Tall poppy syndrome sets in. And the Philistines get their garden shears out. How does the king respond to this? Well at least he doesn’t come up with the genocidal solutions that the Pharaoh of Egypt did to the same problem in the time of Moses. Instead he employs the Idi Amin solution and expels them. Well not quite. He allows them to continue living in the land, but they have to move away from the capital into the wider valley area. And then we have the incidents with the three wells that Isaac appropriately names Dispute, Opposition and Room. Now what’s happening here is that these wells posed a problem for the Philistines, because the earlier king Abimelech had allowed Abraham to dig them. Digging a well was like staking a claim to that piece of land. If you dug and maintained a well, and could establish ownership of it, you could leave and come back later with even more people and livestock. That’s why the Philistines had filled Abraham’s wells in when he died: to make it harder for his heirs to move back in. But Isaac does the hard yards and reaps the benefits.

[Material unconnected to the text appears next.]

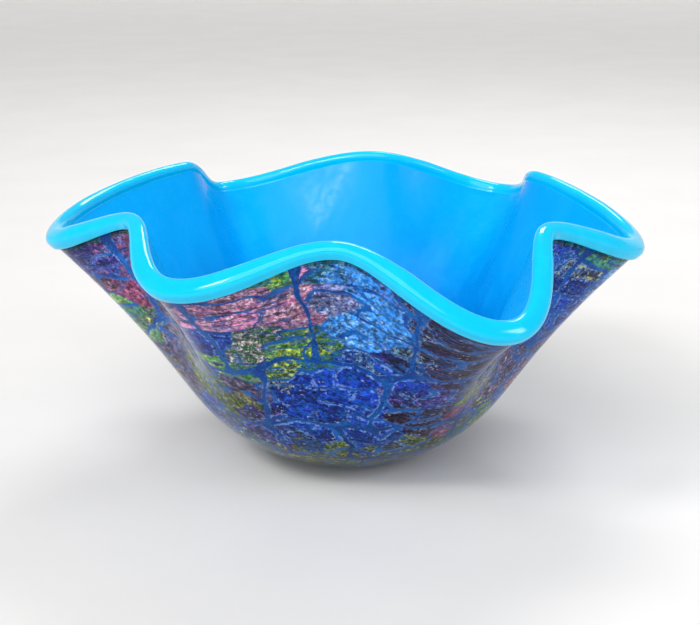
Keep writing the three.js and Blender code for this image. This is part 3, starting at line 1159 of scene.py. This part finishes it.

What all of this tells us about the Philistines is that they were afraid of Abraham and his family. They were also afraid of the Lord, and had heard and seen the great things He had done for Abraham. They were afraid to make outright war on Isaac, but they didn’t make life easy for him. Their greatest fear is the same as that of the Pharaoh of the Exodus, that the Descendants of Abraham will become so mighty that they will eventually dominate Philistia, and perhaps even join with their enemies to destroy her. So they try to marginalize him and his company as much as possible. Later, in verses 26 and following, all else having failed, Abimelech makes a solemn and binding treaty with Isaac. I’m not going to talk about those verses in detail today, but the bottom line of this treaty is that this is simply the outworking of the promise to Abraham and Isaac that “whoever blesses you I will bless, and whoever curses you I will curse.” Abimelech is aware of that promise and has seen its outworking in events such as Abraham’s defeat of the four kings back in chapter 14. He says in verse 28 “We saw clearly that the LORD was with you; so we said, ‘There ought to be a sworn agreement between us’—between us and you. Let us make a treaty with you 29 that you will do us no harm, just as we did not molest you but always treated you well and sent you away in peace. And now you are blessed by the LORD.””

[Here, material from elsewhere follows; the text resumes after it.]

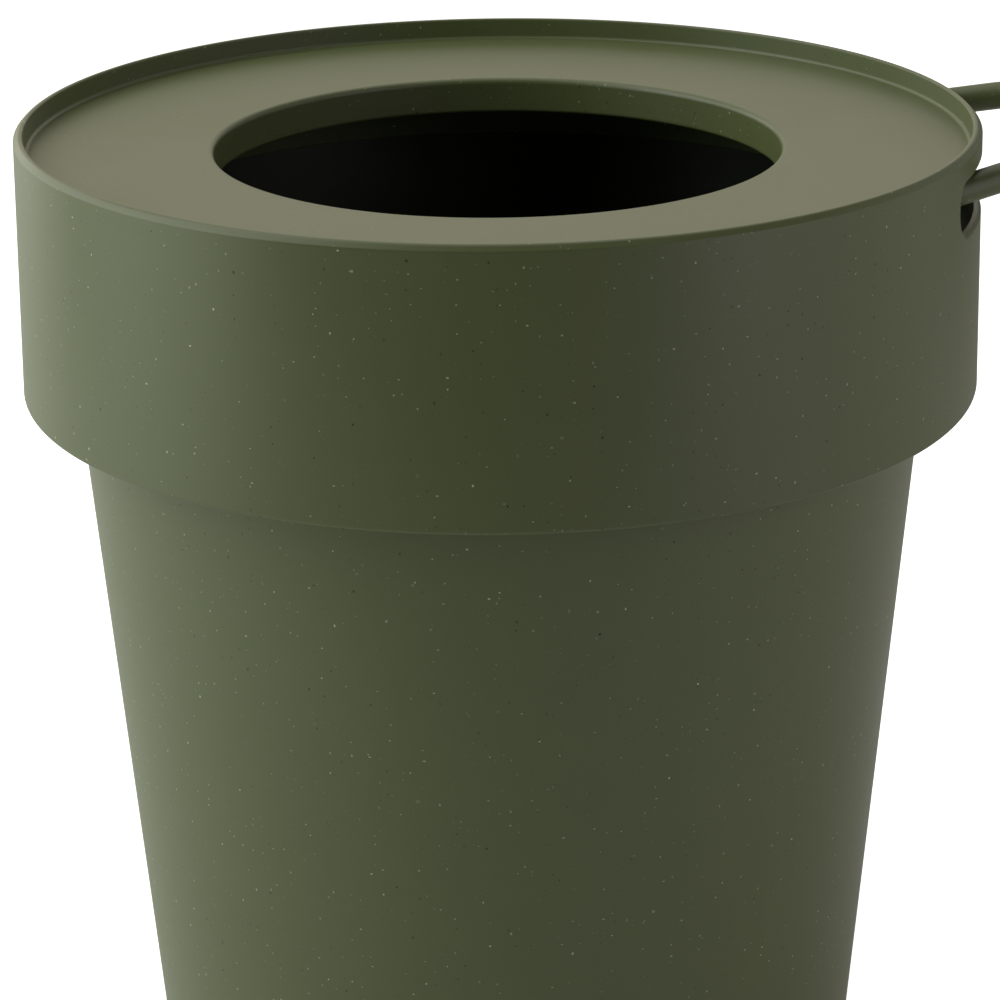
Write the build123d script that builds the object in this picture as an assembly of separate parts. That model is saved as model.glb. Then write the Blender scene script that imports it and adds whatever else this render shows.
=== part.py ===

But that comes later. Back in verses 19 to 22, Isaac has to keep moving to avoid conflict, all the time getting nearer and nearer to the borders of Canaan where he had come from, until in verse 22 he is at last able to say, “now the Lord has given us room and we will flourish in the land.”
You would expect him to settle down for many years now and enjoy life. But that’s not what happens. Verses 23 to 25 is a watershed in the life of Isaac and the key to understanding the meaning of this whole story. It’s as though he suddenly realizes what life is truly about. He’s made it at last as a Philistine resident. He’s finally got his greencard. But what does he do now? He goes to the airport and takes the first flight out! “From there he went up to Beersheba.” That is, he heads for home. He re-enters the Promised Land. He gives up his hard won well of room in Philistia and digs a fourth well, this time at home in Beersheba.
Now perhaps the drought ended, but I suspect that had happened already years before. I think something more spiritual is happening here. Isaac has found that what he thought he wanted was not really what satisfied. He has made it in worldly society but he is weary of the world. He has remembered that Philistia is not the place that God has for him. It is not where he is meant to be. It is just a brief excursion from which he must return. We can tell that this is a spiritual milestone because we read next “That night the LORD appeared to him and said, ‘‘I am the God of your father Abraham. Do not be afraid, for I am with you; I will bless you and will increase the number of your descendants for the sake of my servant Abraham.” Isaac built an altar there and called on the name of the LORD. There he pitched his tent, and there his servants dug a well.” Isaac has come home, and it is a spiritual homecoming and awakening. He built no altars in Philistia, even when he dug wells there. The New Testament book of Hebrews puts it this way: “By faith Abraham made his home in the promised land like a stranger in a foreign country, as did Isaac and Jacob, who were heirs with him of the same promise. For he was looking forward to the city with foundations, whose architect and builder is God.”
Are you worshipping God like Isaac was, in the place he knew he had to be? Or are you still pursuing the best that life can offer outside the Promised Land? Whatever it is you hope to find your rest and your place of room in, will in the end not satisfy, and you will not find peace until you are in the place that God has for you, resting in Christ and him alone.
We can learn a lot from Isaac’s experiences, both positively and negatively. But we don’t just learn little moralisms. We learn about God’s character and his tenacious faithfulness to the covenant He makes with his people. And we learn that Isaac, despite all his faults, followed in his father’s footsteps in more ways than one. Not only did he walk in his father’s sins, but he also walked in his father’s faith. And despite our failings as parents we can also pray that our children may do the same, and we can still set them that example of faith that Abraham set Isaac, even though we are far from perfect. Abraham, Isaac and Jacob are all glowing examples of the truth that we are saved by faith in God’s promises and not by anything that we do.